> _Data shown_
⁂
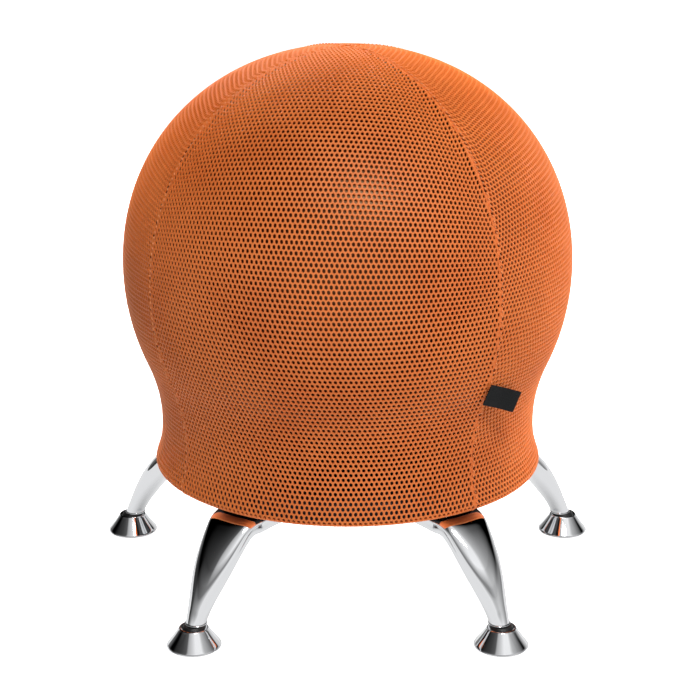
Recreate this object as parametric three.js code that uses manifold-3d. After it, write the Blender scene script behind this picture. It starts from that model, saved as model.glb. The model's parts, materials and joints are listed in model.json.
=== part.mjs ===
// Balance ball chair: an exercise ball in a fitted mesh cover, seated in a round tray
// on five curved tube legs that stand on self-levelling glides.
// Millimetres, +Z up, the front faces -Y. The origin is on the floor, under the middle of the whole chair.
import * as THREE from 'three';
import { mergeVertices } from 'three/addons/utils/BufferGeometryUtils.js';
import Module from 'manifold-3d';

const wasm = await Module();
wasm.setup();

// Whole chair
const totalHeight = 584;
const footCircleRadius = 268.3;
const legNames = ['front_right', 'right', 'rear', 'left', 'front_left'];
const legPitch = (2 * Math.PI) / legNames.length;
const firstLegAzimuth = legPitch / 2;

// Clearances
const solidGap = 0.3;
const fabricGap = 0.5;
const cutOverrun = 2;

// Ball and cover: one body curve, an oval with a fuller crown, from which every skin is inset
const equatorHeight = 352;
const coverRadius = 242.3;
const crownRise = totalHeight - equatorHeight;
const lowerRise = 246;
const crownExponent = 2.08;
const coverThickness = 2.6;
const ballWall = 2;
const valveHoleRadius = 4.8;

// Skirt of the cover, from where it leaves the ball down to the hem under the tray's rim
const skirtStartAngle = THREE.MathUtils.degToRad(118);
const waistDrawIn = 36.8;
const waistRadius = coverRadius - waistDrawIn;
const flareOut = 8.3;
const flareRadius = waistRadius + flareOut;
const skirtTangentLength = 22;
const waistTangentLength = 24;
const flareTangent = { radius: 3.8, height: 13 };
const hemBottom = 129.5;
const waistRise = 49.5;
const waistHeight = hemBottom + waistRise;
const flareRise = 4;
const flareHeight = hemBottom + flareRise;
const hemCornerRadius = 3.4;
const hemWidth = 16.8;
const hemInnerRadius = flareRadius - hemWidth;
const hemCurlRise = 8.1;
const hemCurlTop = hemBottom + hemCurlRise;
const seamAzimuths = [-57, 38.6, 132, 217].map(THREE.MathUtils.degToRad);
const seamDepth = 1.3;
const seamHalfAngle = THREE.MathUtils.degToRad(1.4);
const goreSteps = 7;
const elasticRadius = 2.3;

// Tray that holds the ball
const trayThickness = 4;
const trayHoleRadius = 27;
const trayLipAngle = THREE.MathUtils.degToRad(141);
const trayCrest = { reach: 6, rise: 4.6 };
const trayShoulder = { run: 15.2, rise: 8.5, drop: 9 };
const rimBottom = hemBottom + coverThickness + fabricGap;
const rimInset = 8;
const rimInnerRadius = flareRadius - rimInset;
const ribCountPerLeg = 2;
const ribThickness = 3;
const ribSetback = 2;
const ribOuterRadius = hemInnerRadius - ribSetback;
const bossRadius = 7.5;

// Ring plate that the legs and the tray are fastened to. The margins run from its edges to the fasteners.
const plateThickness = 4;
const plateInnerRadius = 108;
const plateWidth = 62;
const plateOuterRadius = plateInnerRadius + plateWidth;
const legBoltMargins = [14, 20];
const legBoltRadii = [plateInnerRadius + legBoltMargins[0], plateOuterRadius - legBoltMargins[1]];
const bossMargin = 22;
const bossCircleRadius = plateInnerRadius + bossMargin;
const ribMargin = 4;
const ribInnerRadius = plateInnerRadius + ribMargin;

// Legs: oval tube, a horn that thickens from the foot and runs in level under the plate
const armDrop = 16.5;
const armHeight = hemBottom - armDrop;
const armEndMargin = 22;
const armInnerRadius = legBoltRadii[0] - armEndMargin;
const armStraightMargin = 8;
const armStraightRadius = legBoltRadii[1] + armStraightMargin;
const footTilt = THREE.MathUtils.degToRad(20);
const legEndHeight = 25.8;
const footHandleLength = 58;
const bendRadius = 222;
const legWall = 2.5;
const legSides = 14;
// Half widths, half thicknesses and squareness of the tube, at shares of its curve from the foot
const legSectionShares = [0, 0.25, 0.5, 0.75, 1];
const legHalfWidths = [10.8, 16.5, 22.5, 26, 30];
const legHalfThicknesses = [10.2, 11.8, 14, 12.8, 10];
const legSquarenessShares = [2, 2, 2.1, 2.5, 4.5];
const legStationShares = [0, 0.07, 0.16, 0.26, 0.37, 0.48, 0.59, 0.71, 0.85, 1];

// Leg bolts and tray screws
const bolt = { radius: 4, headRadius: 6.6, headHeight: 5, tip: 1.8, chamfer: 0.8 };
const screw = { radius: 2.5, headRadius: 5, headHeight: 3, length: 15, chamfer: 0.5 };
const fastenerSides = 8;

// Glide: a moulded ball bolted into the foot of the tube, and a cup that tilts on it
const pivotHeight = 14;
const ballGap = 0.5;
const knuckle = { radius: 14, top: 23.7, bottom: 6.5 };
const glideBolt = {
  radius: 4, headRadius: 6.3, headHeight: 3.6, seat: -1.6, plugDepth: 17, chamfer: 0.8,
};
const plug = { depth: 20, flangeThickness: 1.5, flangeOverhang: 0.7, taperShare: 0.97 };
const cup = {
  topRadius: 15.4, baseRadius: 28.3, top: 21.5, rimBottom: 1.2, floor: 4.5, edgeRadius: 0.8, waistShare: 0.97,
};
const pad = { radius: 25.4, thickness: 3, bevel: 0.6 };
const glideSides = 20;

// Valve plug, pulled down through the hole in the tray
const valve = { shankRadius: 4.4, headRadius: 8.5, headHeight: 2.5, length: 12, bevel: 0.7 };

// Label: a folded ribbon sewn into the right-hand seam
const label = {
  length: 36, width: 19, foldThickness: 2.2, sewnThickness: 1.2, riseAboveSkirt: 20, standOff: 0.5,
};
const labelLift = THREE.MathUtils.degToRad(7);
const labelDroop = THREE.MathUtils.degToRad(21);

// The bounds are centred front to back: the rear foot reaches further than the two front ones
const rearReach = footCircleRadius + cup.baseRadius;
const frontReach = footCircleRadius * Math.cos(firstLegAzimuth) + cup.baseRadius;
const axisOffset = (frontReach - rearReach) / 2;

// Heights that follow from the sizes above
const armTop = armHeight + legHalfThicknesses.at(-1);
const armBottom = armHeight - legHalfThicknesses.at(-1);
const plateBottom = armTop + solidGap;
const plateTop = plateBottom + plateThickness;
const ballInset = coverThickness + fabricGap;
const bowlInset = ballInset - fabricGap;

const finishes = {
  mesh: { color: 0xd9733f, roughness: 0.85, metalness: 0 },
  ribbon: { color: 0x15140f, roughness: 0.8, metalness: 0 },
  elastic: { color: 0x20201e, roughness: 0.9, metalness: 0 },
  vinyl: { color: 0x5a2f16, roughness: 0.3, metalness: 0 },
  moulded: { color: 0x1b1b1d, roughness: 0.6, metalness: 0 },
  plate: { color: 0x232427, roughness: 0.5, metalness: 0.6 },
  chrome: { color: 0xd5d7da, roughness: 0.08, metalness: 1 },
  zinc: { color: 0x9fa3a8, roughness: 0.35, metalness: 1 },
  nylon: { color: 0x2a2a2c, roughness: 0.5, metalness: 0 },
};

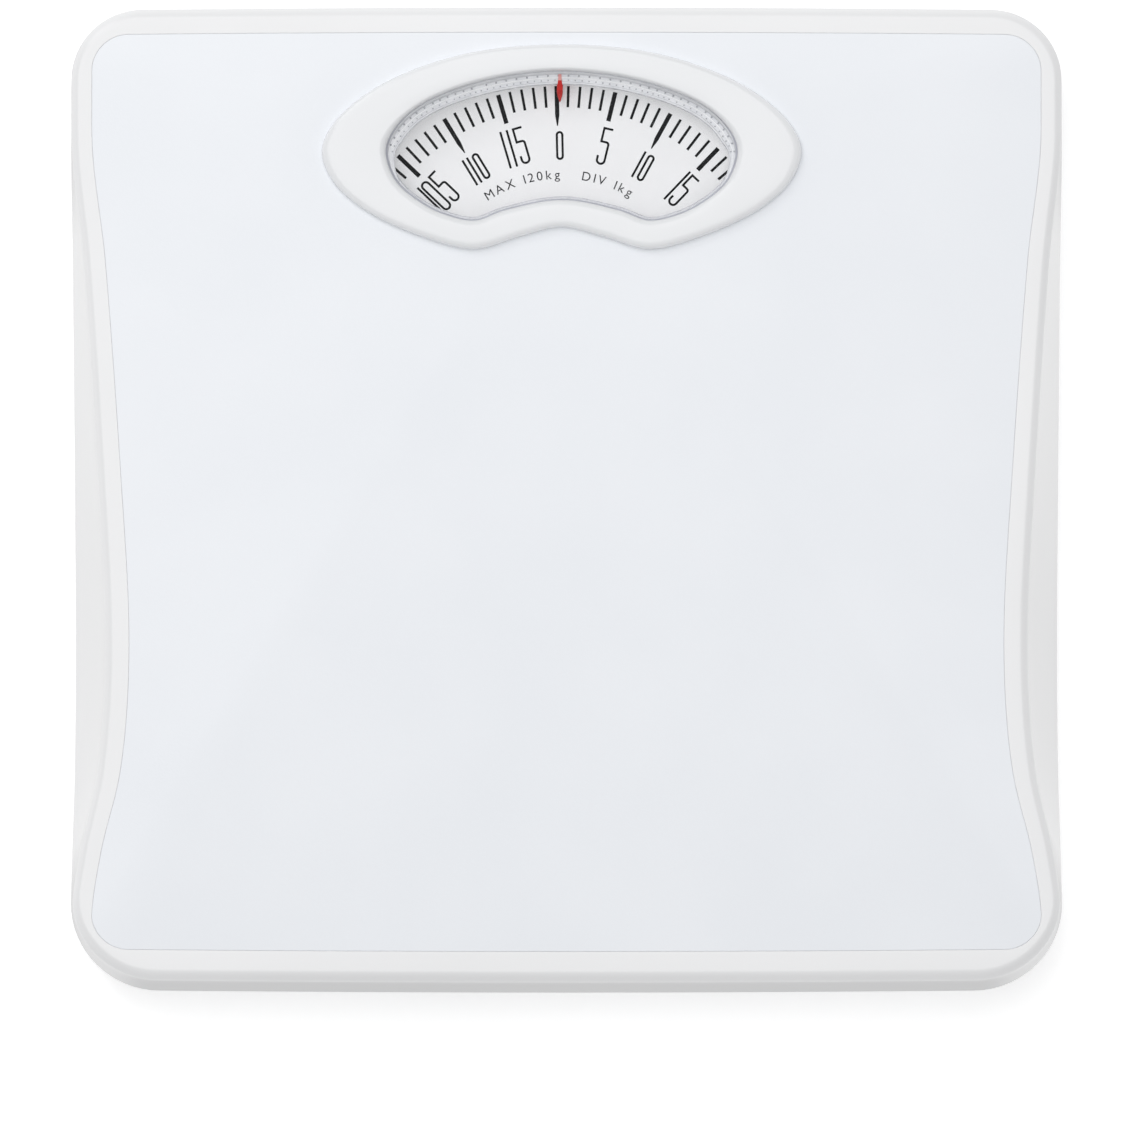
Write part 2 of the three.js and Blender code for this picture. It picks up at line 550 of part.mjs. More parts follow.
⁂
> _Exercise_
Copy out every line of the data that includes the word "follow".

> _Output of the exercise_
// Heights that follow from the sizes above
Write part 2 of the three.js and Blender code for this picture. It picks up at line 550 of part.mjs. More parts follow.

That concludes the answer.